Section 110.9 requires that the interrupt capability of the equipment be equal to the available fault current.  The interrupt rating of the new disconnect/overcurrent device should at least equal the interrupt rating of the existing service equipment. The utility service should be investigated to ensure that the available fault currents have not been increased above the rating of the existing equipment. Fused disconnects with RK-5 fuses are available with interrupt ratings up to 200,000 amps.

Section 230.43 allows a number of different service entrance wiring systems. However, considering that the tap conductors are unprotected from faults, it is suggested that the conductors be as short as possible with the new PV service/disconnect mounted adjacent to the tap point.  Conductors installed in rigid metal conduit would provide the highest level of fault protection. All equipment must be properly grounded per Article 250 requirements.

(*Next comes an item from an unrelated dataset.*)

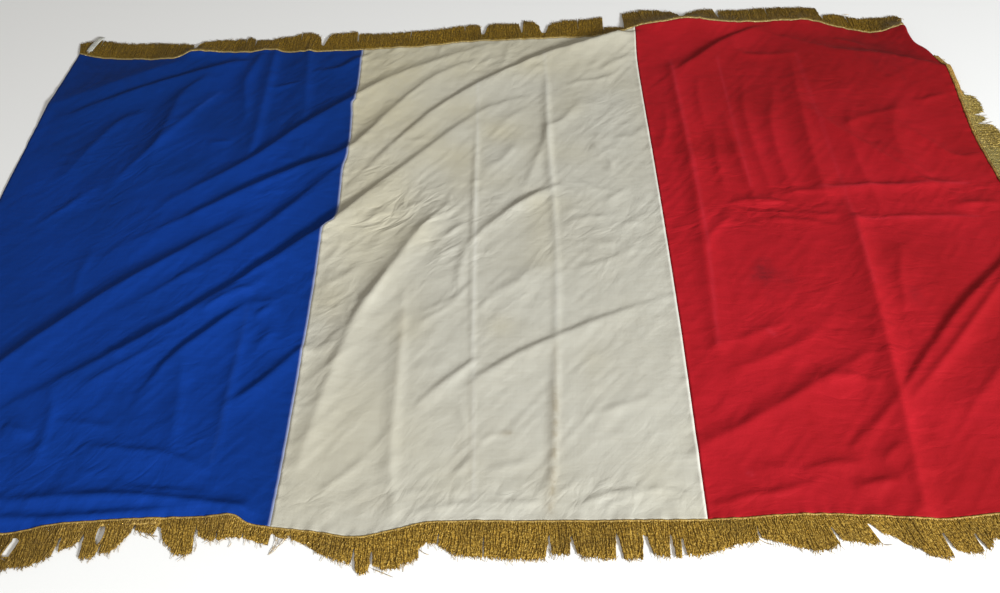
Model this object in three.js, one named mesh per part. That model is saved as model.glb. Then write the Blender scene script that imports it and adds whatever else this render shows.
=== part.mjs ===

The actual location of the tap will depend on the configuration and location of the existing service entrance equipment. The following connection locations have been used on various systems throughout the country. On the smaller residential and commercial systems, there is sometimes room in the main load center to tap the service conductors just before they are connected to the existing service disconnect. In other installations, the meter socket has lugs that are listed for two conductors per lug.  Combined meter/service disconnects/load centers frequently have significant amounts of interior space where the tap can be made between the meter socket and the service disconnect. Of course, adding a new pull box between the meter socket and the service disconnect is always an option. In the larger commercial installations, the main service entrance equipment will frequently have bus bars that have provisions for tap conductors.

In all cases, safe working practices dictate that the utility service be de-energized before any tap connections are made.

Additional service entrance disconnect requirements in Article 230 and other articles of the NEC will apply to this connection.